On Mon, 22 Oct 2012 22:07:16 +0200 Dan Fandrich <[email protected]> wrote:
> On Mon, Oct 22, 2012 at 02:24:01AM +0200, Thorben Thuermer wrote:
> > on http://curl.haxx.se/libcurl/features.html we find:
> > "libcurl is designed and implemented entirely thread safe."
> > "libcurl uses certain system calls to obtain information. Some of the most
> >  crucial ones are the name resoluition calls (the gethostby* family)."
> > 
> > i just debugged a problem in a multithreaded application
> > ( https://github.com/volkszaehler/vzlogger , thread in german:
> >  
> > http://volkszaehler.org/pipermail/volkszaehler-users/2012-October/000619.html
> >  )
> > that appers to be caused by libcurl's (ab)use of alarm() to timeout
> > gethostbyname() not being thread-safe.
> > (as described here: https://bugzilla.redhat.com/show_bug.cgi?id=539809 ).
> > 
> > there appears to be a race-condition when two threads run requests
> > simultaneously, which reproducibly leads to a crash with
> > the logging function being called with an invalid buffer/file,
> > without any actual dns-timeout having occured.
> > (the application only accesses localhost, which is defined in /etc/hosts,
> >  curiously the problem persists if a numeric IP is used.)
> 
> If the problem exists even with a numeric IP, then it's unlikely to be a
> DNS issue since numeric addresses bypass the external resolver. Are you
> making SSL connections by chance? There is more you may need to do in that
> case; http://curl.haxx.se/libcurl/c/libcurl-tutorial.html#Multi-threading

no, plain http.

> > the problem disappeared when i compiled libcurl without HAVE_ALARM.
> 
> CURLOPT_NOSIGNAL ought to do the same at run-time,

i found that option in the meantime, yes.

> but it's odd that
> this occurs with numeric addresses (assuming SSL is not involved).
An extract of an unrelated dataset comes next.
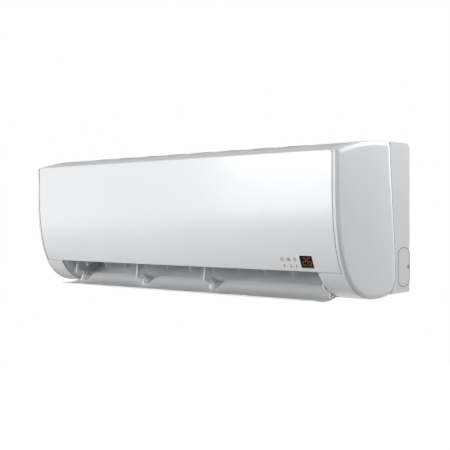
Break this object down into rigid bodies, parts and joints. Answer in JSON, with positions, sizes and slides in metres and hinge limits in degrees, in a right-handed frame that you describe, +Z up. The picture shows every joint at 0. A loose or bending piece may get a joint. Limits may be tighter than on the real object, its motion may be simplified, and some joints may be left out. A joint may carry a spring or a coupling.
{
  "type": "mini split indoor unit",
  "caption": "Wall-hung air conditioner indoor unit: bowed casing, hinged front panel, air outlet with swinging flap and steering vanes, cross-flow fan, coil and wall plate.",
  "frame": {"origin": "on the wall, at the middle of the unit's width, 132.5 mm above its lowest edge, on the back face of the mounting plate", "axes": "+X to the right as one faces the unit, +Y into the wall, +Z up"},
  "size_m": [0.855, 0.2, 0.2697],
  "materials": {
    "gloss_white": "polished injection-moulded white plastic",
    "casing_white": "satin white moulded plastic",
    "inner_white": "plain off-white moulded plastic",
    "smoked_window": "near-black smoked clear plastic",
    "filter_mesh": "fine woven grey mesh in a moulded frame",
    "dark_plastic": "dark moulded plastic",
    "black_rubber": "matt black rubber",
    "circuit_board": "green laminate with solder mask",
    "zinc_steel": "galvanised sheet steel",
    "fin_aluminium": "packed thin aluminium fins",
    "copper_tube": "drawn copper, slightly tarnished",
    "brass_nut": "turned brass"
  },
  "bodies": {
    "casing": {"rear_chassis": "casing_white", "pipe_cover_right": "casing_white", "pipe_cover_left": "casing_white", "wall_plate": "zinc_steel", "right_end_cap": "gloss_white", "left_end_cap": "gloss_white", "front_frame": "gloss_white", "intake_grille": "inner_white", "outlet_duct": "inner_white", "drain_spigot": "black_rubber", "vane_motor": "zinc_steel", "flap_hanger_1": "inner_white", "flap_hanger_2": "inner_white", "flap_hanger_3": "inner_white", "flap_hanger_4": "inner_white", "flap_motor": "zinc_steel", "bearing_bush": "black_rubber", "bearing_holder": "inner_white", "fan_motor": "zinc_steel", "motor_clamp": "inner_white", "coil_front": "fin_aluminium", "coil_upper": "fin_aluminium", "coil_rear": "fin_aluminium", "tube_sheet_right": "copper_tube", "tube_sheet_left": "copper_tube", "coil_sensor": "copper_tube", "gas_pipe": "copper_tube", "liquid_pipe": "copper_tube", "gas_flare_nut": "brass_nut", "liquid_flare_nut": "brass_nut", "pipe_clamp": "inner_white", "filter_right": "filter_mesh", "filter_left": "filter_mesh", "control_box": "inner_white", "control_board": "circuit_board", "terminal_block": "dark_plastic", "control_cover": "inner_white", "display_board": "circuit_board", "case_screw_left": "zinc_steel", "case_screw_right": "zinc_steel"},
    "panel": {"front_panel": "gloss_white", "display_window": "smoked_window"},
    "flap": {"flap": "gloss_white"},
    "crank": {"vane_crank": "inner_white"},
    "link": {"vane_link": "inner_white"},
    "vane_1": {"vane_1": "inner_white"},
    "vane_2": {"vane_2": "inner_white"},
    "vane_3": {"vane_3": "inner_white"},
    "vane_4": {"vane_4": "inner_white"},
    "vane_5": {"vane_5": "inner_white"},
    "vane_6": {"vane_6": "inner_white"},
    "vane_7": {"vane_7": "inner_white"},
    "vane_8": {"vane_8": "inner_white"},
    "vane_9": {"vane_9": "inner_white"},
    "vane_10": {"vane_10": "inner_white"},
    "fan": {"cross_flow_fan": "dark_plastic"},
    "button": {"manual_button": "casing_white"}
  },
  "joints": [
    {"name": "panel_hinge", "type": "hinge", "parent": "casing", "child": "panel", "pos_m": [0, -0.1968, 0.11], "axis": [-1, 0, 0], "range_deg": [0, 60]},
    {"name": "flap_hinge", "type": "hinge", "parent": "casing", "child": "flap", "pos_m": [0, -0.127, -0.1145], "axis": [1, 0, 0], "range_deg": [-50.5, 30]},
    {"name": "crank_turn", "type": "hinge", "parent": "casing", "child": "crank", "pos_m": [0.385, -0.15, -0.075], "axis": [0, 0, 1], "range_deg": [-25, 25]},
    {"name": "link_slide", "type": "slide", "parent": "casing", "child": "link", "axis": [-1, 0, 0], "range_m": [-0.0076, 0.0076]},
    {"name": "vane_1_turn", "type": "hinge", "parent": "casing", "child": "vane_1", "pos_m": [-0.297, -0.15, -0.066], "axis": [0, 0, 1], "range_deg": [-25.5, 25.5]},
    {"name": "vane_2_turn", "type": "hinge", "parent": "casing", "child": "vane_2", "pos_m": [-0.231, -0.15, -0.066], "axis": [0, 0, 1], "range_deg": [-25.5, 25.5]},
    {"name": "vane_3_turn", "type": "hinge", "parent": "casing", "child": "vane_3", "pos_m": [-0.165, -0.15, -0.066], "axis": [0, 0, 1], "range_deg": [-25.5, 25.5]},
    {"name": "vane_4_turn", "type": "hinge", "parent": "casing", "child": "vane_4", "pos_m": [-0.099, -0.15, -0.066], "axis": [0, 0, 1], "range_deg": [-25.5, 25.5]},
    {"name": "vane_5_turn", "type": "hinge", "parent": "casing", "child": "vane_5", "pos_m": [-0.033, -0.15, -0.066], "axis": [0, 0, 1], "range_deg": [-25.5, 25.5]},
    {"name": "vane_6_turn", "type": "hinge", "parent": "casing", "child": "vane_6", "pos_m": [0.033, -0.15, -0.066], "axis": [0, 0, 1], "range_deg": [-25.5, 25.5]},
    {"name": "vane_7_turn", "type": "hinge", "parent": "casing", "child": "vane_7", "pos_m": [0.099, -0.15, -0.066], "axis": [0, 0, 1], "range_deg": [-25.5, 25.5]},
    {"name": "vane_8_turn", "type": "hinge", "parent": "casing", "child": "vane_8", "pos_m": [0.165, -0.15, -0.066], "axis": [0, 0, 1], "range_deg": [-25.5, 25.5]},
    {"name": "vane_9_turn", "type": "hinge", "parent": "casing", "child": "vane_9", "pos_m": [0.231, -0.15, -0.066], "axis": [0, 0, 1], "range_deg": [-25.5, 25.5]},
    {"name": "vane_10_turn", "type": "hinge", "parent": "casing", "child": "vane_10", "pos_m": [0.297, -0.15, -0.066], "axis": [0, 0, 1], "range_deg": [-25.5, 25.5]},
    {"name": "fan_spin", "type": "hinge", "parent": "casing", "child": "fan", "pos_m": [0, -0.098, -0.018], "axis": [1, 0, 0], "continuous": true},
    {"name": "button_press", "type": "slide", "parent": "casing", "child": "button", "axis": [0, 1, 0], "range_m": [0, 0.0015], "stiffness_N_per_m": 300}
  ],
  "couplings": [
    {"joint": "link_slide", "follows": "crank_turn", "m_per_rad": 0.017},
    {"joint": "vane_1_turn", "follows": "crank_turn", "ratio": 1},
    {"joint": "vane_2_turn", "follows": "crank_turn", "ratio": 1},
    {"joint": "vane_3_turn", "follows": "crank_turn", "ratio": 1},
    {"joint": "vane_4_turn", "follows": "crank_turn", "ratio": 1},
    {"joint": "vane_5_turn", "follows": "crank_turn", "ratio": 1},
    {"joint": "vane_6_turn", "follows": "crank_turn", "ratio": 1},
    {"joint": "vane_7_turn", "follows": "crank_turn", "ratio": 1},
    {"joint": "vane_8_turn", "follows": "crank_turn", "ratio": 1},
    {"joint": "vane_9_turn", "follows": "crank_turn", "ratio": 1},
    {"joint": "vane_10_turn", "follows": "crank_turn", "ratio": 1}
  ]
}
i just checked by placing a breakpoint in alarm(),
alarm() is called even when connecting to numeric IP addresses,
when gethostbyname itself is apparently not called.
(that was my point actually, the alarm() stuff is non-threadsafe,
 regardless of gethostbyname - thus the default resolver is not threadsafe,
 regardless of the OS-provided gethostbyname, unlike what the features page
 states.
 but as you point out below, one should be setting URLOPT_NOSIGNAL anyway.)
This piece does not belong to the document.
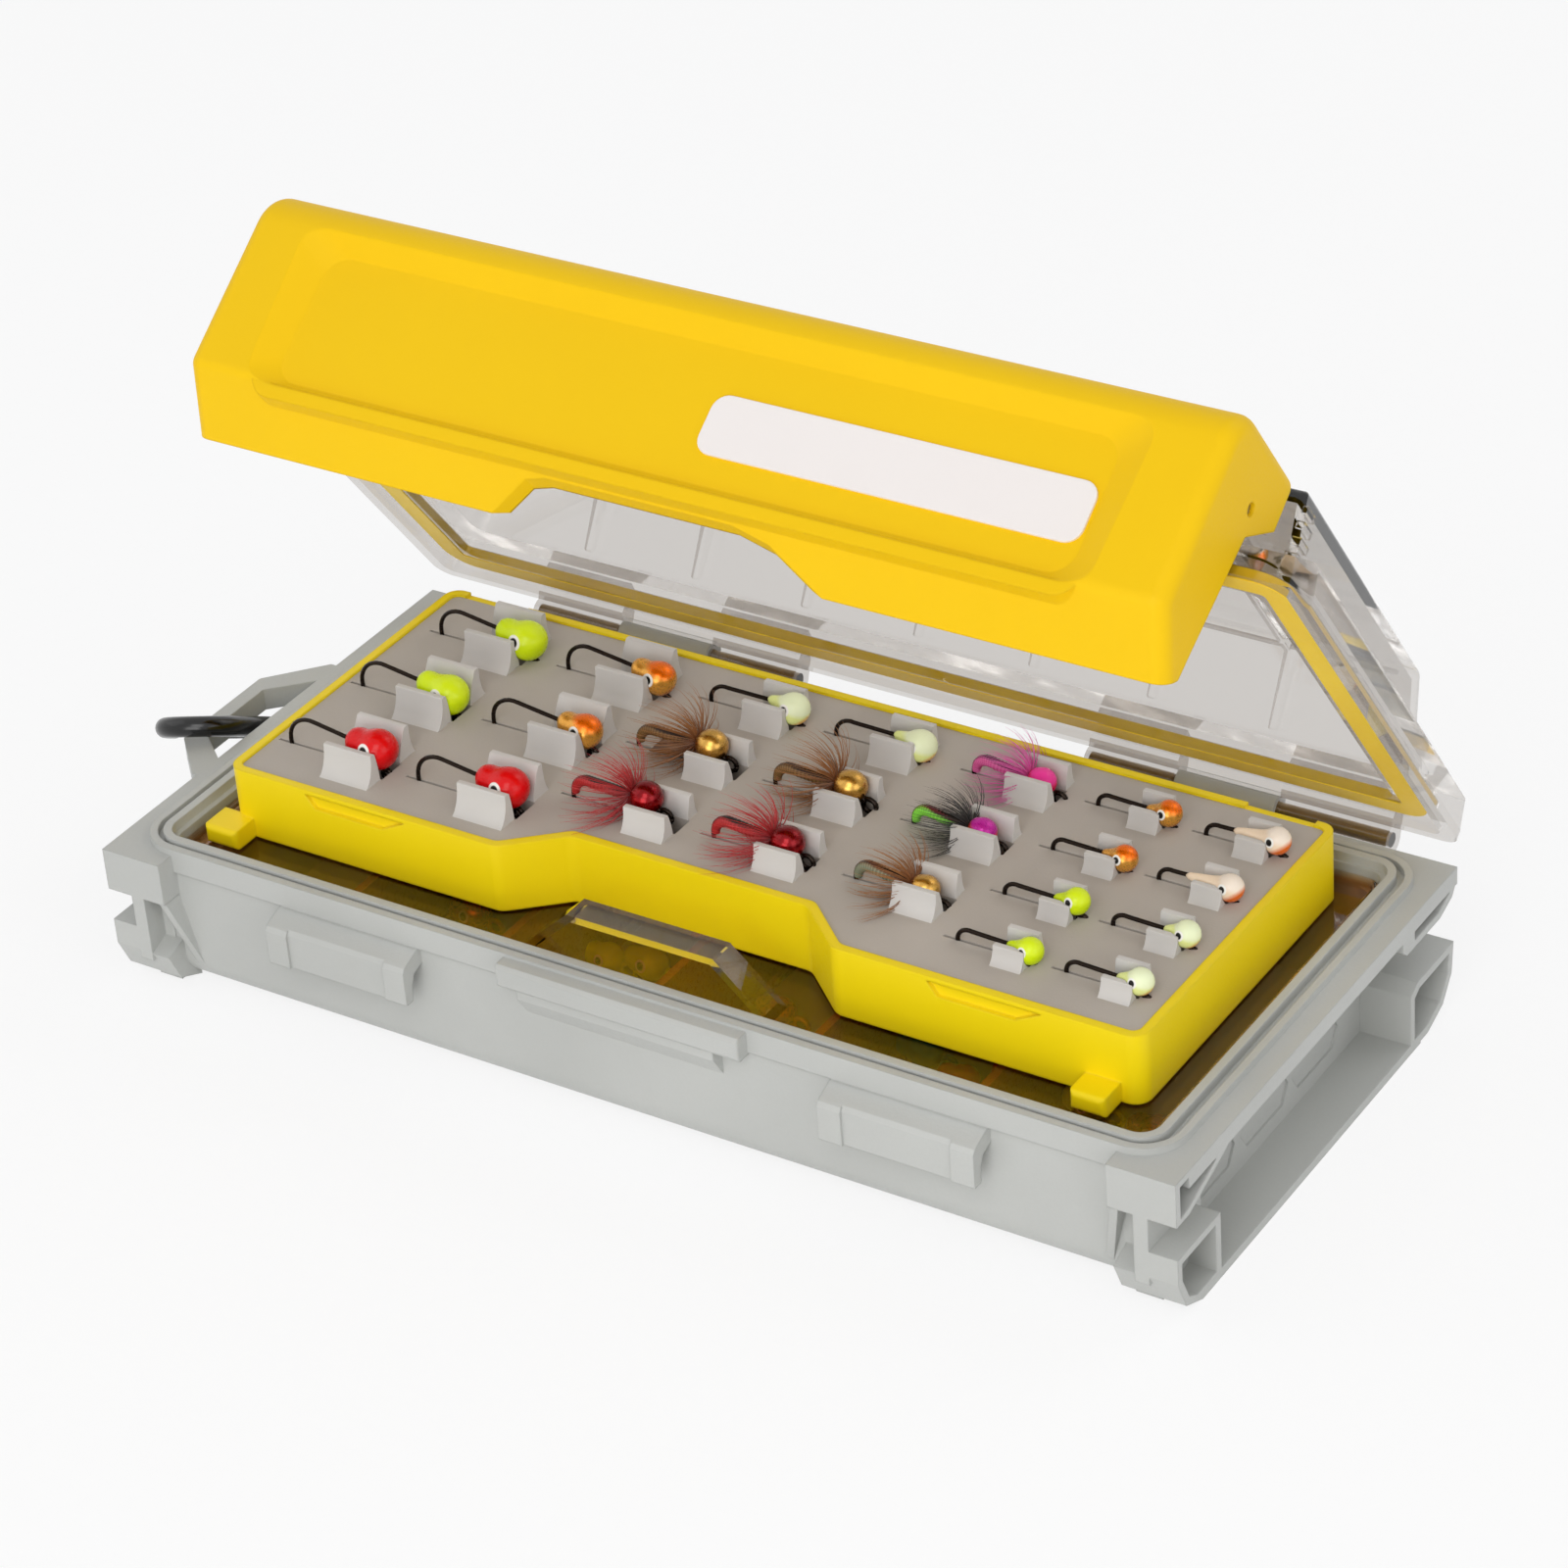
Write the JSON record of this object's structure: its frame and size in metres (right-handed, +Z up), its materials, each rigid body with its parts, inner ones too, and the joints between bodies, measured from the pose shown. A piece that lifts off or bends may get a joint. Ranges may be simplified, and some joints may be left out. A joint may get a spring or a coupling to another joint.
{
  "type": "jig box",
  "caption": "Shallow waterproof jig box: gray binned tub, clear hinged lid with a full-width yellow latch, clear inner door, yellow tray with a slit pad full of jigs, side loop with snap hook.",
  "frame": {"origin": "middle of the tub's footprint, on the surface it stands on", "axes": "+X right along the box, +Y to the rear hinge side, +Z up; the lid stands open as in the picture"},
  "size_m": [0.2063, 0.1007, 0.1185],
  "materials": {
    "tub_plastic": "light gray moulded plastic, fine matte",
    "clear_plastic": "clear polished plastic",
    "yellow_plastic": "yellow moulded plastic, satin",
    "seal_rubber": "yellow soft seal",
    "pad_rubber": "warm gray soft pad",
    "label_white": "blank white writing strip",
    "steel_pin": "drawn steel pin",
    "hook_wire": "black hook wire",
    "black_metal": "black gloss coat",
    "head_chartreuse": "gloss paint",
    "head_red": "gloss paint",
    "head_orange": "gold plate with orange paint",
    "head_glow": "pale glow paint",
    "head_brass": "polished brass bead",
    "head_ruby": "metallic red bead",
    "head_white": "white gloss paint",
    "divider_plastic": "smoky translucent plastic"
  },
  "bodies": {
    "base": {"base_tub": "tub_plastic", "bin_dividers": "divider_plastic", "hinge_pin_left": "steel_pin", "hinge_pin_right": "steel_pin", "stored_jigs": "head_orange"},
    "lid": {"lid_shell": "clear_plastic", "lid_gasket": "seal_rubber", "latch_pin_left": "steel_pin", "latch_pin_right": "steel_pin"},
    "latch": {"latch_cover": "yellow_plastic", "label_strip": "label_white"},
    "door": {"inner_door": "clear_plastic"},
    "tray": {"tray_frame": "yellow_plastic", "tray_pad": "pad_rubber", "jig_hooks": "hook_wire", "jig_heads_chartreuse": "head_chartreuse", "jig_heads_red": "head_red", "jig_heads_orange": "head_orange", "jig_heads_glow": "head_glow", "jig_heads_brass": "head_brass", "jig_heads_ruby": "head_ruby", "jig_heads_white": "head_white"},
    "snap": {"snap_body": "black_metal", "gate_pin": "steel_pin"},
    "gate": {"snap_gate": "black_metal"}
  },
  "joints": [
    {"name": "lid_hinge", "type": "hinge", "parent": "base", "child": "lid", "pos_m": [0, 0.0474, 0.024], "axis": [-1, 0, 0], "range_deg": [-54.1, 60]},
    {"name": "latch_pivot", "type": "hinge", "parent": "lid", "child": "latch", "pos_m": [0, 0.00331, 0.10418], "axis": [-1, 0, 0], "range_deg": [0, 25]},
    {"name": "door_hinge", "type": "hinge", "parent": "base", "child": "door", "pos_m": [0, 0.0367, 0.0227], "axis": [-1, 0, 0], "range_deg": [0, 35]},
    {"name": "tray_hinge", "type": "hinge", "parent": "door", "child": "tray", "pos_m": [0, 0.0326, 0.023], "axis": [-1, 0, 0], "range_deg": [0, 30]},
    {"name": "snap_swing", "type": "hinge", "parent": "base", "child": "snap", "pos_m": [-0.1031, -0.005, 0.0227], "axis": [-1, 0, 0], "range_deg": [0, 60]},
    {"name": "gate_pivot", "type": "hinge", "parent": "snap", "child": "gate", "pos_m": [-0.10926, -0.00181, 0.019], "axis": [-0.2574, 0.4783, 0.8396], "range_deg": [0, 15], "stiffness_Nm_per_rad": 0.01, "springref_deg": -11.46}
  ]
}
> > i'm not sure if this is a libcurl bug or just a documentation issue,
> > but it has cost us some time to track down...
> 
> This is from curl_easy_setopt(3) 
> http://curl.haxx.se/libcurl/c/curl_easy_setopt.html
> 
> CURLOPT_NOSIGNAL
> 
>     Pass a long. If it is 1, libcurl will not use any functions that install
>     signal handlers or any functions that cause signals to be sent to the
>     process. This option is mainly here to allow multi-threaded unix
>     applications to still set/use all timeout options etc, without risking
>     getting signals. (Added in 7.10)
> 
> And this is from libcurl-tutorial(3)
> http://curl.haxx.se/libcurl/c/libcurl-tutorial.html#Multi-threading
> 
>     When using multiple threads you should set the CURLOPT_NOSIGNAL option
>     to 1 for all handles. 

ok, so it is documented, just not where i was looking
(i was looking for resolver-related issues after seeing the backtrace).
i did not write the application itself, i'll blame the original developer
for not reading the provided documentation on threaded usage. ;)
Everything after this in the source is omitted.